CORBIN — On Monday, the Corbin City Commission approved a motion authorizing Mayor Suzie Razmus to sign a letter of support for a grant application on behalf of The Holler, a digital marketing agency located in Corbin.
Beforehand, Kevin Flora and Josh Coppock, co-founders of The Holler, gave a presentation to the board and asked that the city would act as a grant administrator for the grant. Because The Holler is a for-profit business, they are required to have a grant administrator to receive the money.
Flora explained that the bid was through the Kentucky Energy and Environment Cabinet’s Division of Abandoned Mine Lands (AML) and that The Holler had originally applied for it a couple of years ago. However, they were turned down back then, but were informed earlier this year that some of the funds from the original grant were left over and that The Holler would be awarded nearly $600,000 if the grant was approved by the Secretary of State later this week.
The grant would help pay for coffee shop equipment, coffee roasting equipment, a 15-passenger vehicle, and renovations to the old dialysis center located at 500 South Main Street in downtown Corbin. The renovations would see the entire second floor of the building be used by The Holler, while the first floor would be split up to allow for various uses.
According to Flora, the first floor of the building is 4,750 square feet. A quarter of that space would be used as a manufacturing space, and an intake out take center for The Holler. The other three-quarters of the first floor would be used as a coffee shop/roastery as well as businesses incubator spaces for other local entrepreneurs to rent.
Commissioner Trent Knuckles voiced his concern, saying he didn’t want to personally be responsible for helping put other local coffee shops out of businesses because a competitor had received grant funds from the government.
“I just think that’s wrong, that’s not how capitalism is supposed to work,” said Knuckles. “If they get the grant, that’s fine, but I personally don’t want to be responsible for putting somebody whose put their blood, sweat, and tears into a business out of business. It seems wrong to me.”
Flora offered a rebuttal, saying the term “coffee shop” in the grant proposal was used loosely, and that they would itemize it further if the council felt it necessary. He also explained that the grant was originally a $1.5 million grant named the “Appalachian Coffee Trail.”
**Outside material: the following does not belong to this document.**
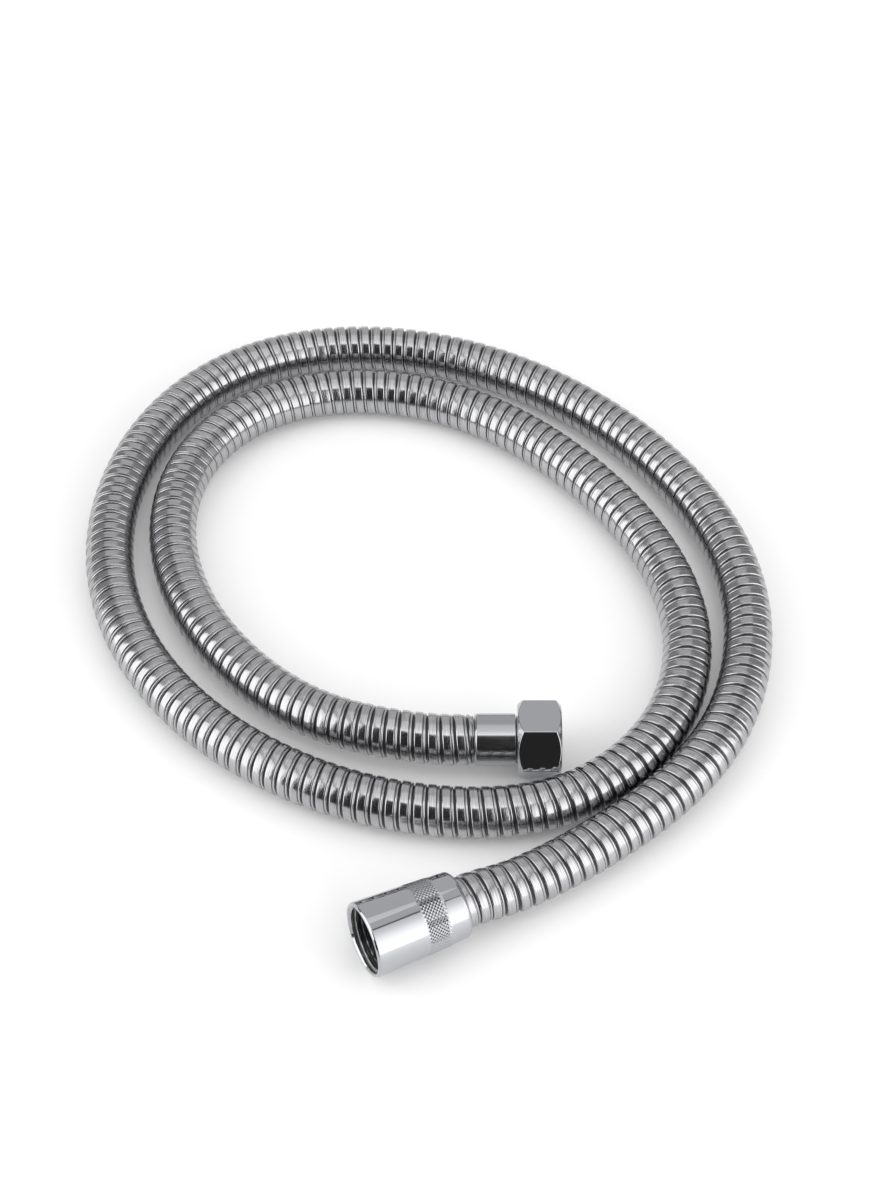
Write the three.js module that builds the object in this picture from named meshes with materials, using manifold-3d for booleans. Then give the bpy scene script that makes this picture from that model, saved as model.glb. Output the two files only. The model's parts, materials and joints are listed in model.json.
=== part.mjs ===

“That would include 10 coffee shops along the CSX railway,” said Flora, comparing it to the Kentucky Bourbon Trail. “In 10-20 years if that railway were to shut down, we could start a tourism type train that starts in Corbin and goes to these other communities, that was the goal,” he added, later noting that Corbin’s already existing coffee shops could become apart of the Appalachian Coffee Trail.
When asked who would administer the grants on behalf of the city, Mayor Razmus explained that the city would hire a temporary, part-time, employee to do so.
Flora also made note that the money is distributed from the federal budget into the state budget before ultimately being transferred to the grant’s administrator. As a result, he said the grant would qualify as a state-funded grant, and would be allowed to act as matching funds for potential future federal grants the city may be interested in applying for.
“That’s something that we would be open to discussing as well with the city, is that if there’s another grant opportunity on the table for the city that we could be apart of, that we could look at this $600,000 as matching funds for some other grant effort,” said Flora.
After a few more minutes of the presentation, the item calling for Mayor Razmus to sign the letter of support came up on the agenda.
After nearly 30 seconds of silence, commissioner Brandon Shepherd set the motion to authorize and approve Razmus to sign the letter. Commissioner David Hart seconded the motion.
The motion passed 3-1 with Commissioner Trent Knuckles voting against the motion. Commissioner Andrew Pennington was absent from Monday’s meeting.